Wanker of the day? No doubt. And for all the reasons already mentioned. But what really got my goat was this:
“…an expansion of Medicare to pay for prescription drugs for seniors was under discussion. I thought this was a dreadful idea…but I understood that it was very popular politically. I talked myself into believing that Karl Rove was so smart that he had concocted an extremely clever plan–Bush would endorse the new benefit but do nothing to bring competing House and Senate versions of the legislation together. That way he could get credit for supporting a popular new spending program, but it would never actually be enacted.

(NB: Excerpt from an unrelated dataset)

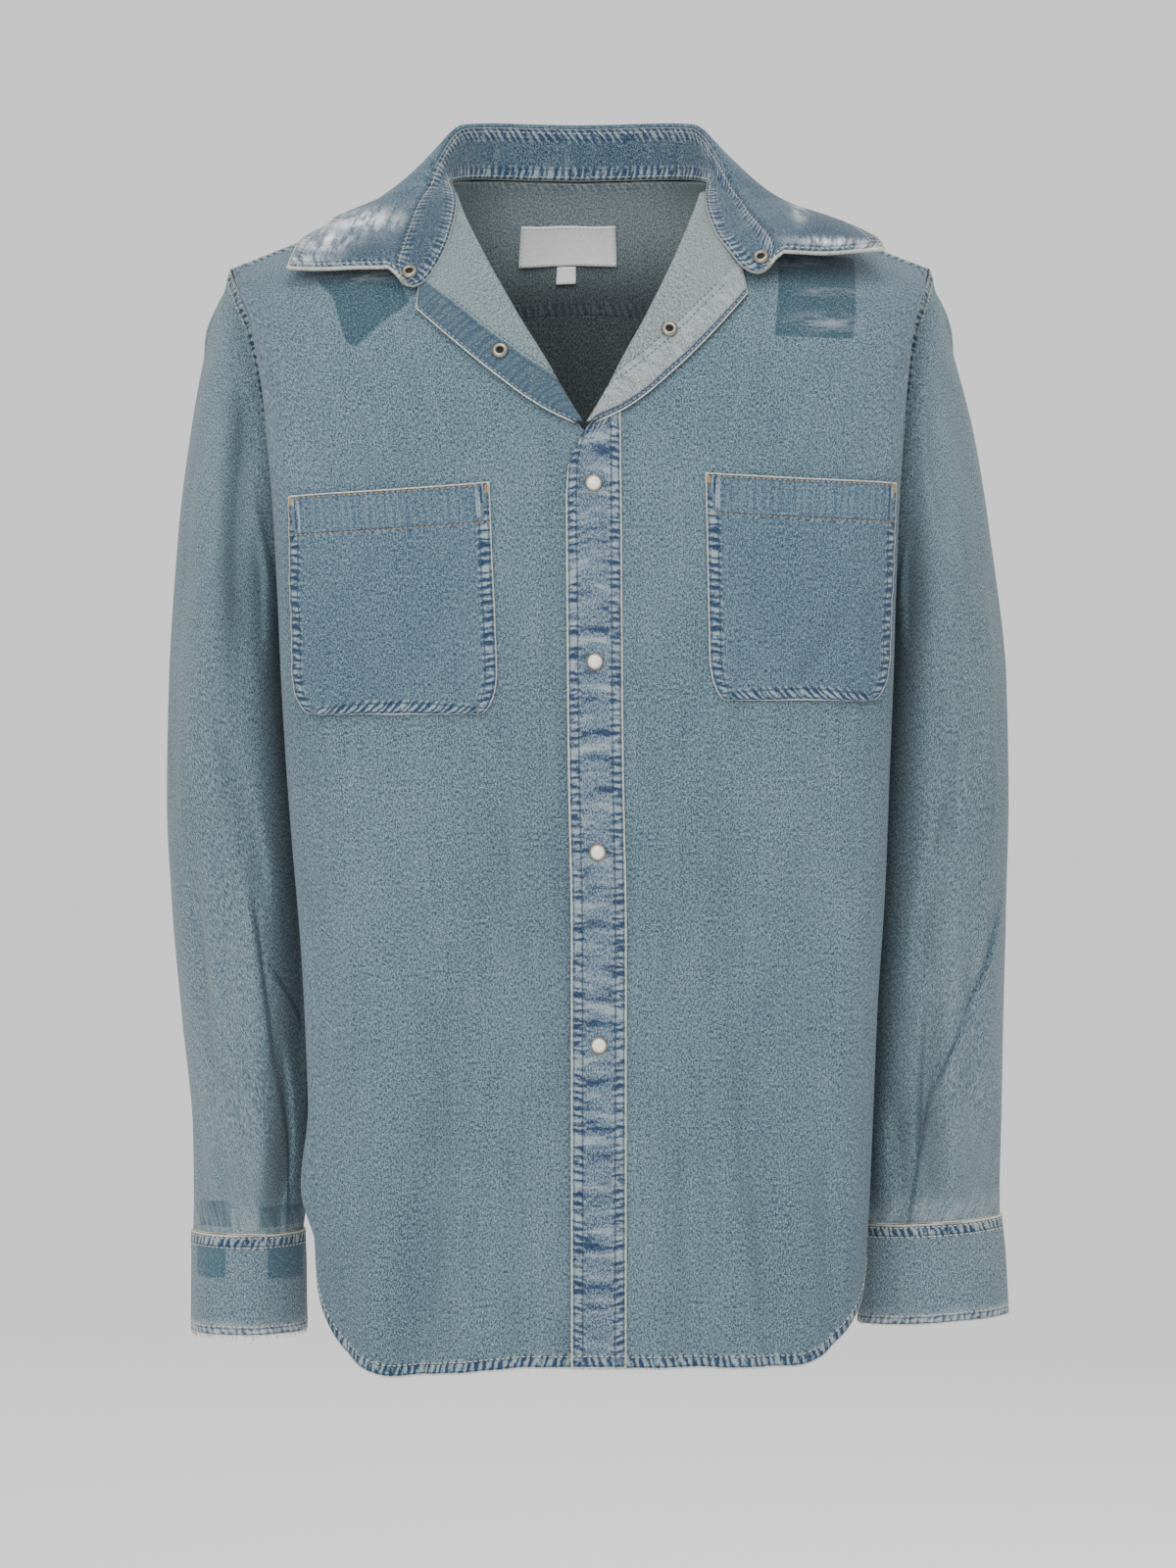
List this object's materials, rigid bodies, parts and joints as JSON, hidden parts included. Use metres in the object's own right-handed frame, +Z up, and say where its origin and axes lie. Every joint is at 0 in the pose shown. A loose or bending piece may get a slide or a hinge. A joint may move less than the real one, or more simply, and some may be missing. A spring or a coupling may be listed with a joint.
{
  "type": "denim shirt",
  "caption": "Long-sleeved denim shirt in worn form, neck turned out and front closed with snaps, hollow with open neck, hem and cuffs.",
  "frame": {"origin": "middle of the neck opening, level with where the collar meets the shoulder seams, where a wearer holds the shirt up", "axes": "+Z up, along the body; -Y out of the shirt's front; +X to the wearer's left, which is right in the front view"},
  "size_m": [0.5707, 0.2547, 0.859],
  "materials": {
    "denim": "washed grey-blue twill",
    "denim_double": "washed blue twill, worn pale at its edges",
    "denim_reverse": "pale reverse of the twill",
    "label": "plain white woven",
    "snap_metal": "polished, silver-coloured"
  },
  "bodies": {
    "root": {"front_right": "denim", "front_left": "denim", "back": "denim", "yoke": "denim", "sleeve_right": "denim", "sleeve_left": "denim", "sleeve_placket_right": "denim", "sleeve_placket_left": "denim", "cuff_right": "denim", "cuff_left": "denim", "pocket_right": "denim", "pocket_left": "denim", "placket": "denim_double", "collar_stand": "denim_double", "collar_leaf": "denim_double", "facing_right": "denim_reverse", "facing_left": "denim_reverse", "neck_label": "label", "neck_label_tab": "label", "placket_snap_1": "snap_metal", "placket_snap_2": "snap_metal", "placket_snap_3": "snap_metal", "placket_snap_4": "snap_metal", "cuff_snap_right": "snap_metal", "cuff_snap_left": "snap_metal", "facing_snap_right": "snap_metal", "facing_snap_left": "snap_metal", "collar_snap_right": "snap_metal", "collar_snap_left": "snap_metal"}
  },
  "joints": []
}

“I was shocked beyond belief when it turned out that Bush really wanted a massive, budget-busting new entitlement program after all…He put all the pressure the White House could muster on House Republicans to vote for Medicare Part D…After holding the vote open for an unprecedented three hours, with Bush himself awakened in the middle of the night to apply pressure, the House Republican leadership was successful in ramming the legislation through after a few cowardly conservatives switched their votes.”

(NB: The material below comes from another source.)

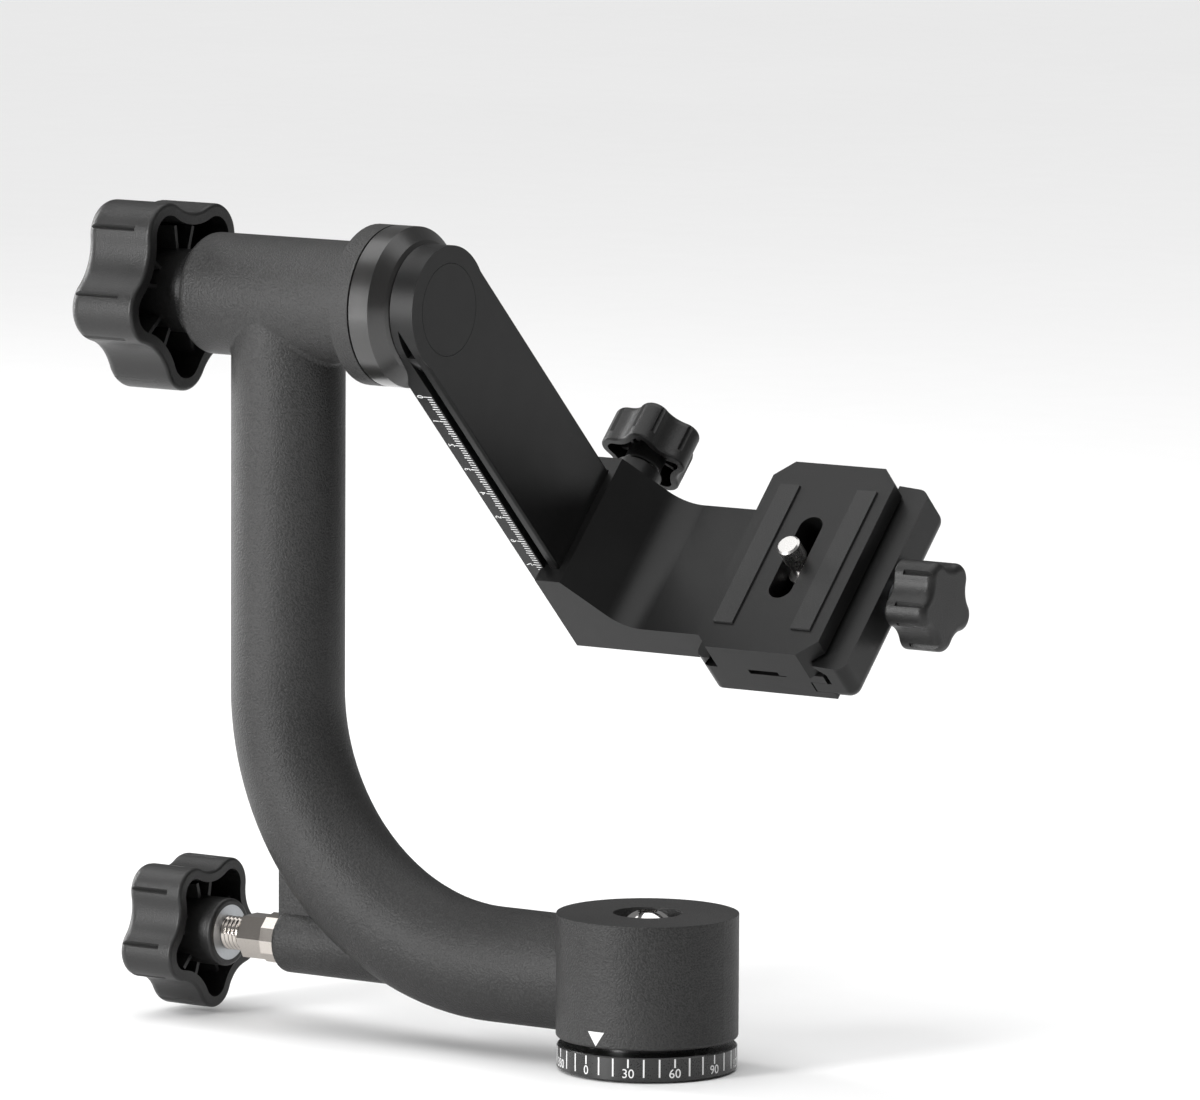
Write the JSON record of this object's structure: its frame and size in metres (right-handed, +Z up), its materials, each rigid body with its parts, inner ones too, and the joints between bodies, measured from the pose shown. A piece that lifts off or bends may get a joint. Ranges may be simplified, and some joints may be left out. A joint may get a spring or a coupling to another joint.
{
  "type": "gimbal tripod head",
  "caption": "Side-mount gimbal tripod head: J-shaped pan arm, tilting swing arm with height scale, dovetail camera clamp and lobed lock knobs.",
  "frame": {"origin": "on the pan axis at the bottom face that meets the tripod", "axes": "+Z up along the pan axis, +X along the tilt axis from the tilt knob towards the hub, +Y towards the side that the swing arm leans to at rest"},
  "size_m": [0.2074, 0.1334, 0.2153],
  "materials": {
    "powder_coat": "fine textured charcoal powder coat",
    "knob_plastic": "fine grained moulded black",
    "black_anodised": "black anodised, satin",
    "polished_anodised": "black anodised, turned and shiny",
    "ring_black": "black anodised, slightly glossy",
    "nickel": "nickel plated",
    "chromed": "bright chrome",
    "zinc": "zinc plated, satin",
    "bearing_steel": "ground steel",
    "stainless": "stainless steel",
    "aluminium_bare": "turned, bare",
    "brake_plastic": "natural acetal",
    "brass_gib": "turned brass",
    "strip_rubber": "moulded rubber"
  },
  "bodies": {
    "base": {"base_spindle": "ring_black", "degree_ring": "ring_black", "tripod_bush": "stainless", "pan_washer": "zinc", "pan_top_screw": "chromed"},
    "arm": {"arm_casting": "powder_coat", "pan_lower_bearing": "bearing_steel", "pan_upper_bearing": "bearing_steel", "pan_circlip": "nickel", "pan_lock_bush": "nickel", "tilt_bearing_knob_side": "bearing_steel", "tilt_bearing_hub_side": "bearing_steel"},
    "pan_brake": {"pan_brake_pad": "brake_plastic"},
    "pan_lock": {"pan_lock_rod": "nickel", "pan_lock_knob": "knob_plastic", "pan_knob_insert": "zinc"},
    "swing": {"tilt_disc": "polished_anodised", "tilt_friction_ring": "brake_plastic", "tilt_shaft": "bearing_steel", "tilt_shaft_spacer": "aluminium_bare", "swing_arm": "black_anodised", "hub_screw": "stainless", "hub_dowels": "bearing_steel", "swing_arm_cap": "black_anodised", "rail_stop_screw": "stainless"},
    "tilt_clamp": {"tilt_pressure_washer": "zinc"},
    "tilt_lock": {"tilt_lock_knob": "knob_plastic", "tilt_knob_nut": "zinc"},
    "bracket": {"l_bracket": "black_anodised", "clamp_body": "black_anodised", "clamp_mount_screws": "stainless"},
    "height_gib": {"height_lock_gib": "brass_gib"},
    "height_lock": {"height_lock_screw": "stainless", "height_lock_knob": "knob_plastic", "height_knob_insert": "zinc"},
    "jaw": {"moving_jaw": "black_anodised", "jaw_guide_pins": "bearing_steel"},
    "clamp_lock": {"clamp_screw": "stainless", "clamp_knob": "knob_plastic", "clamp_knob_insert": "zinc", "clamp_washer": "zinc"},
    "plate": {"quick_release_plate": "black_anodised", "plate_rubber_strips": "strip_rubber", "plate_stop_screws": "stainless"},
    "camera_stud": {"camera_screw": "stainless"}
  },
  "joints": [
    {"name": "pan_turn", "type": "hinge", "parent": "base", "child": "arm", "pos_m": [0, 0, 0], "axis": [0, 0, 1], "continuous": true},
    {"name": "pan_brake_slide", "type": "slide", "parent": "arm", "child": "pan_brake", "axis": [1, 0, 0], "range_m": [-0.00064, 0.00032]},
    {"name": "pan_lock_turn", "type": "hinge", "parent": "pan_brake", "child": "pan_lock", "pos_m": [0, 0, 0.022], "axis": [1, 0, 0], "range_deg": [-180, 90]},
    {"name": "tilt_turn", "type": "hinge", "parent": "arm", "child": "swing", "pos_m": [0, 0, 0.1915], "axis": [1, 0, 0], "continuous": true},
    {"name": "tilt_washer_slide", "type": "slide", "parent": "swing", "child": "tilt_clamp", "axis": [1, 0, 0], "range_m": [-0.00076, 0.00032]},
    {"name": "tilt_lock_turn", "type": "hinge", "parent": "tilt_clamp", "child": "tilt_lock", "pos_m": [0, 0, 0.1915], "axis": [1, 0, 0], "range_deg": [-180, 75]},
    {"name": "height_slide", "type": "slide", "parent": "swing", "child": "bracket", "axis": [0, -0.7169, 0.6972], "range_m": [0, 0.07]},
    {"name": "height_gib_slide", "type": "slide", "parent": "bracket", "child": "height_gib", "axis": [0, -0.6972, -0.7169], "range_m": [-0.00051, 0.00032]},
    {"name": "height_lock_turn", "type": "hinge", "parent": "height_gib", "child": "height_lock", "pos_m": [-0.0632, 0.07097, 0.12248], "axis": [0, -0.6972, -0.7169], "range_deg": [-180, 110]},
    {"name": "jaw_slide", "type": "slide", "parent": "bracket", "child": "jaw", "axis": [1, 0, 0], "range_m": [0, 0.0041]},
    {"name": "clamp_knob_turn", "type": "hinge", "parent": "jaw", "child": "clamp_lock", "pos_m": [0, 0.07929, 0.11439], "axis": [1, 0, 0], "range_deg": [0, 1800]},
    {"name": "plate_slide", "type": "slide", "parent": "bracket", "child": "plate", "axis": [0, 0.6972, 0.7169], "range_m": [-0.015, 0.015]},
    {"name": "camera_screw_turn", "type": "hinge", "parent": "plate", "child": "camera_stud", "pos_m": [0, 0.06848, 0.12491], "axis": [0, -0.7169, 0.6972], "continuous": true}
  ],
  "couplings": [
    {"joint": "pan_brake_slide", "follows": "pan_lock_turn", "m_per_rad": 0.00019894},
    {"joint": "tilt_washer_slide", "follows": "tilt_lock_turn", "m_per_rad": 0.00023873},
    {"joint": "height_gib_slide", "follows": "height_lock_turn", "m_per_rad": 0.00015915},
    {"joint": "jaw_slide", "follows": "clamp_knob_turn", "m_per_rad": 0.00012732}
  ]
}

In other words, when Bartlett THOUGHT that Bush backing a prescription drug program for seniors was just a sham, a Karl Rove fake out, he had no problem with it. He assumed that Bush was merely posturing, pretending to want such a program, but, after competing versions had been passed in the House and Senate, Bush would just let the proposal die, while still taking credit for “supporting” it, and he was totally OK with that. Misrepresentation, sleazy double dealing, bamboozling elderly folks who might not have been able to figure out that the President was playing them when he claimed, for political reasons, to be a supporter of a drug progam for them….all of that was fine and dandy.
But Bush actually meaning what he said, and really trying to get the thing passed? THAT “shocked” him “beyond belief.”
Now, maybe the program was a good idea and maybe it wasn’t. Maybe it should have been done a different way (I believe that is the liberal Democrat take on the Medicare drug program), but whether it was good or not, or done right or not, President Bush’s conduct, even if only in this one instance, of being forthright and actually getting a program passed after claiming to want just that, can hardly be seen, in and of itself, as a bad thing.
Except by a person such as Bartlett with no moral compass whatsover. Right, play politics with health care for old people. Try to fool them, and screw them while pretending to care. That would be a good thing. Whereas actually meaning what you say and doing what you said you would do “shocked” him “beyond belief.” What a sleaze!
OK, one cheer for Bartlett, I guess, for finally seeing at least part of the light. But the man doesn’t seem to have many good qualities. No wonder his fellow conservatives have no use for him. As a liberal Dem, neither do I.
Good catch, freemansfarm. I was preoccupied with the outrageousness of Bartlett’s wish to bury the Republican Party’s Southern Strategy, even as it is quite apparent that AS A POLICY it is alive to this day. This differentiates it from “The Democratic Pary’s Buried Past” of Jim Crow, which was buried by a Democratic Party President and the Congress he cajoled, bullied, etc. to bury it AS A POLICY. Big difference.
Bartlett’s proposal that the R’s could get 30% of the black vote if they were only willing to talk relentlessly about Jim Crow policies the Democratic Party turned its back on decades ago is insulting and completely impossible. His disappointment that his book failed because it came out at the same time Obama was gaining the nomination of the Party is quite sociopathic.